**GIVEN MATERIAL:**

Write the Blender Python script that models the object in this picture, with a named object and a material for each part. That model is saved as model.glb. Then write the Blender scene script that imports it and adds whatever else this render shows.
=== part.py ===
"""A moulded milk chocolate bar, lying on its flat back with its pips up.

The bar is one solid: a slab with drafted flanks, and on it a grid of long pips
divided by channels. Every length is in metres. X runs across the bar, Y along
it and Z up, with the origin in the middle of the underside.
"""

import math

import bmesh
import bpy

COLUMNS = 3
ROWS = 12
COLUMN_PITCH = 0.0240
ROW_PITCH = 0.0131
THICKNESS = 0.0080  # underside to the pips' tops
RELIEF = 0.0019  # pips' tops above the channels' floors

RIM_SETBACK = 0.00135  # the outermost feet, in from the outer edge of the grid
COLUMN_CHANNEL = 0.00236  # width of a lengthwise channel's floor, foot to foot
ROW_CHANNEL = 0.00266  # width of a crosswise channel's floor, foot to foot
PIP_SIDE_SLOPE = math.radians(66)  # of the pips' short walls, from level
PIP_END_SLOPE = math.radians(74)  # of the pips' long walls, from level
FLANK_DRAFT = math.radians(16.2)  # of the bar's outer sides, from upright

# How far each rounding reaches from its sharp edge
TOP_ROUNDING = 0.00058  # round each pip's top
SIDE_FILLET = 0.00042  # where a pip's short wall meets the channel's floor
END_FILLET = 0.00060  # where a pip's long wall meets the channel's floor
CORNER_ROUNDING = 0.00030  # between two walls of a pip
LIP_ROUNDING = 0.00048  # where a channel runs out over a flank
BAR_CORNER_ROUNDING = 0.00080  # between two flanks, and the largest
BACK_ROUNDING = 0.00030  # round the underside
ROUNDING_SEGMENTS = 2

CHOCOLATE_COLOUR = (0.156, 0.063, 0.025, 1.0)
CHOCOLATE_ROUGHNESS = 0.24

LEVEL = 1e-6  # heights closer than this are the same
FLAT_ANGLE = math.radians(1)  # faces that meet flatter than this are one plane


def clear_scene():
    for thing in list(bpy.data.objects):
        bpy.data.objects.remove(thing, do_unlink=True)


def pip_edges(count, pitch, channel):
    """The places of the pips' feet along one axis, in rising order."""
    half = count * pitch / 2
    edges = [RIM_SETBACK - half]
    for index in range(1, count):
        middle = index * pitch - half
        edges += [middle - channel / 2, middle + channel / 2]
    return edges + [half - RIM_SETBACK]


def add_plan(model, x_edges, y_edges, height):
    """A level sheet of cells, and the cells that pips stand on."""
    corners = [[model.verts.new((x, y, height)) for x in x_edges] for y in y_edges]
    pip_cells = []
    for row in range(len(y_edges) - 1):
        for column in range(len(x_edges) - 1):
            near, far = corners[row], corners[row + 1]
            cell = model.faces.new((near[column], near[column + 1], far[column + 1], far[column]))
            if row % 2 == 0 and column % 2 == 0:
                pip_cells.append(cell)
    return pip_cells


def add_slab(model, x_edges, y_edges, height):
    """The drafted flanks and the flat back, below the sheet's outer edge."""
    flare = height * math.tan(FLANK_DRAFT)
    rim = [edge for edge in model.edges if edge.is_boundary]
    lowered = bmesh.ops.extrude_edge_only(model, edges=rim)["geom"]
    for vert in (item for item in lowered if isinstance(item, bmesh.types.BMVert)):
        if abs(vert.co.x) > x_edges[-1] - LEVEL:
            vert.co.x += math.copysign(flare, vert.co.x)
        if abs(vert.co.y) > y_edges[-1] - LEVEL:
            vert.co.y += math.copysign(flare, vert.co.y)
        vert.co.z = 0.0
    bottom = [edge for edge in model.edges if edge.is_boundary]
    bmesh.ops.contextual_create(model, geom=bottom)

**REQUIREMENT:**
Please give an exact restatement of only the lines from the beginning of the material above to the line with "its pips up.", inclusive.

**ANSWER:**
Write the Blender Python script that models the object in this picture, with a named object and a material for each part. That model is saved as model.glb. Then write the Blender scene script that imports it and adds whatever else this render shows.
=== part.py ===
"""A moulded milk chocolate bar, lying on its flat back with its pips up.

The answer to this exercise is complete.